Kombucha, a fermented tea beverage, has become quite the trendy drink in recent years.

Believed to originate around 200 B.C. in Asia, according to the journal “Comprehensive Reviews in Food Science and Food Safety,” Kombucha is not a new find in the world of home-remedies.

That isn’t stopping its popularity from continuing to rise. Kombucha sales could increase to $656.7 million in the U.S. alone by 2019, according to the research firm Euromonitor International.  

The beverage is made using a symbiotic culture of bacteria and yeast called scoby that looks like a jellyfish.

During the process, the bacteria eat the sugar and produce nutrients, organic acids, a trace amount of alcohol and carbonation.
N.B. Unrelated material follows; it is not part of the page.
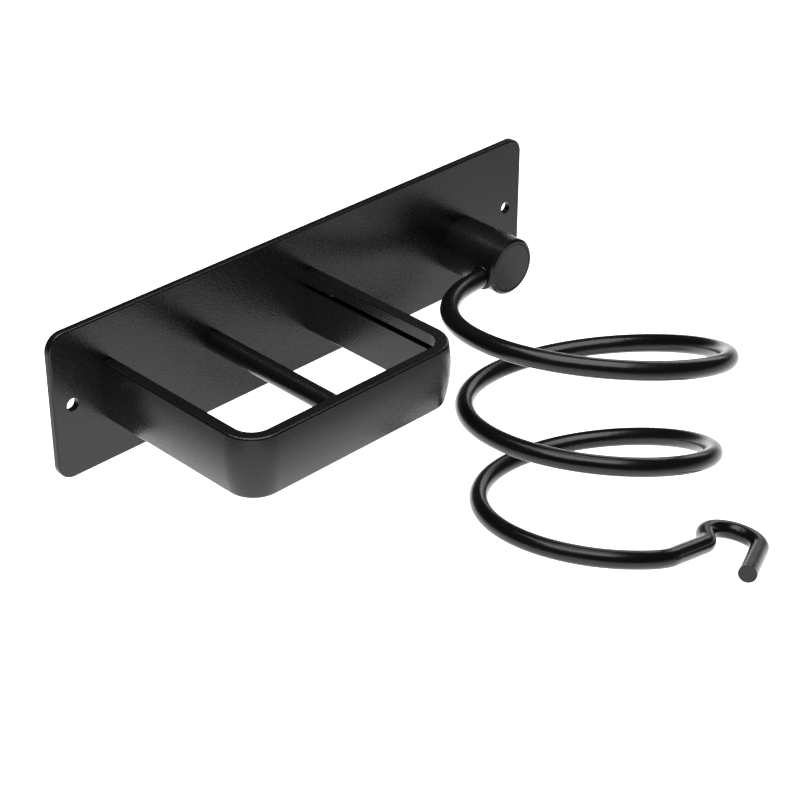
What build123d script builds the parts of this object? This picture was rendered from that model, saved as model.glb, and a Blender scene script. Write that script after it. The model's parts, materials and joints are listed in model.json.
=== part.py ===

Other flavors, like pear, cherry and lemon can be added after fermentation, or it can be left plain.

While kombucha can be brewed at home using your own scoby, most grocery stores, like City Market and Healthy Living Cafe, now carry the vinegary beverage. The fermented tea is served cold and tastes slightly sour and fruity with a light carbonation.

Much of the recent interest in kombucha has come from its list of supposed benefits.

“My mom read a book about how probiotics are good for your brain, so now I drink kombucha,” sophomore Leslie VanDeMark said. “It’s an acquired taste — some flavors are pretty gross — I prefer the fruity ones.”

People are banking on health benefits like disease, prevention, energy improvement and even diminished aging effects, according to an a 2013 NPR podcast.

While very little is known about its health properties, kombucha does contain probiotics, which are associated with better digestion and possibly boost the immune system, the podcast states.

I personally find that kombucha gives me an energy boost, helps with digestion when paired with a meal and is nice to sip when I’m feeling sick.

If you’re interested in trying it, Aqua Vitea Kombucha is a local kombucha producer based in Middlebury that offers exotic flavors like Turmeric Sunrise and Hibiscus Ginger Lime.

They even have a Blue Bernie Blueberry flavor named after U.S. Sen. Bernie Sanders (I-Vt.).

Aqua Vitea sells its kombucha in individual bottles, but also has fountains located in local restaurants and grocery stores, where you can fill up a reusable bottle or growler. It is the cheapest way to get kombucha because it’s sold in bulk.

Whether or not you buy into the health-hype, kombucha is an excellent option for a functional beverage to keep you awake during class, substitute sugary sodas or just refresh you.